Embora a expressão “depressão” seja relativamente atual, em relação à escravização negra no Brasil, esse sentimento melancólico, essa tristeza profunda da privação da liberdade é, então, sentimento muito antigo e recorrente no Brasil colônia.
Estamos compartilhando essas reflexões com os caros leitores, já que se aproxima o Dia da Consciência Negra, e, em pleno século XXI, pode ser visto o recrudescer de expressões como: “Negros, voltem para a África”, tanto no Brasil, quanto em alguns países europeus. 

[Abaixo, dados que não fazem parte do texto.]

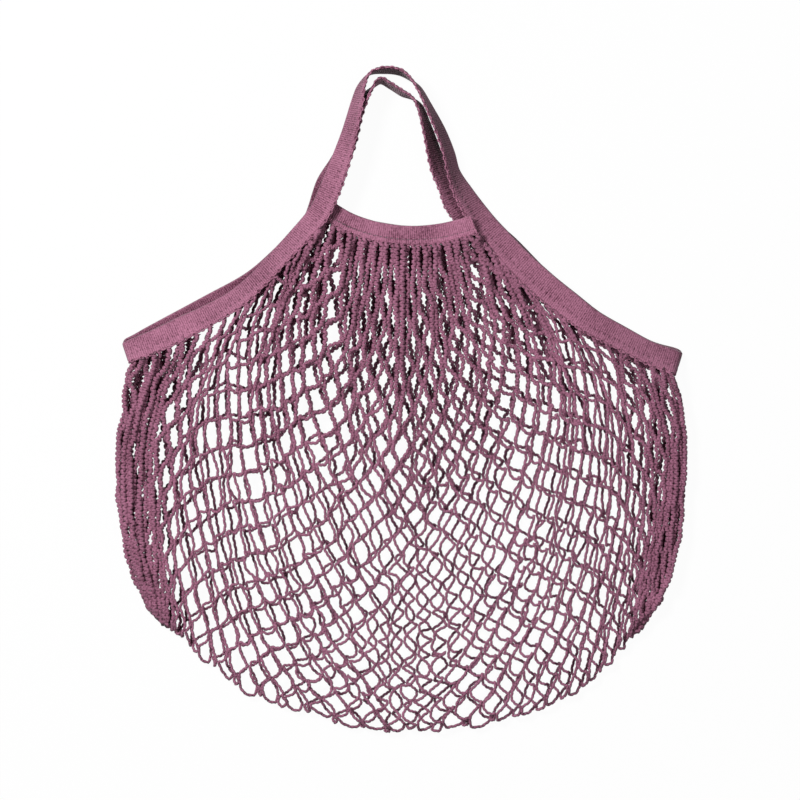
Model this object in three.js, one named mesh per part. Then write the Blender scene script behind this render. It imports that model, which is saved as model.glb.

Tais expressões, e agora poderíamos nos referir a elas como “racistas”, são, ao mesmo tempo descabidas e anacrônicas. Descabidas, pois refletindo sobre a história, é justamente a saudade de sua terra natal, solo africano, de onde foram arrancados, uma das causas do banzo e para lá retornariam, de bom grado, se outrora pudessem. Anacrônico, porque, atualmente, nascidos no Brasil, em solo pátrio, são brasileiros. O mesmo ocorre para os filhos de outros povos, onde também se registram atitudes racistas similares.
O sentimento de rejeição dói na alma de qualquer ser humano. Todos nós, componentes da mesma raça (a humana) temos sérias e profundas responsabilidades na formação de uma sociedade justa e igualitária, que respeite a diversidade e lute pela equidade, além de promover o sentimento de pertencimento a sua nação.
A luta continua e está longe de ser anacrônica. Viva, Zumbi.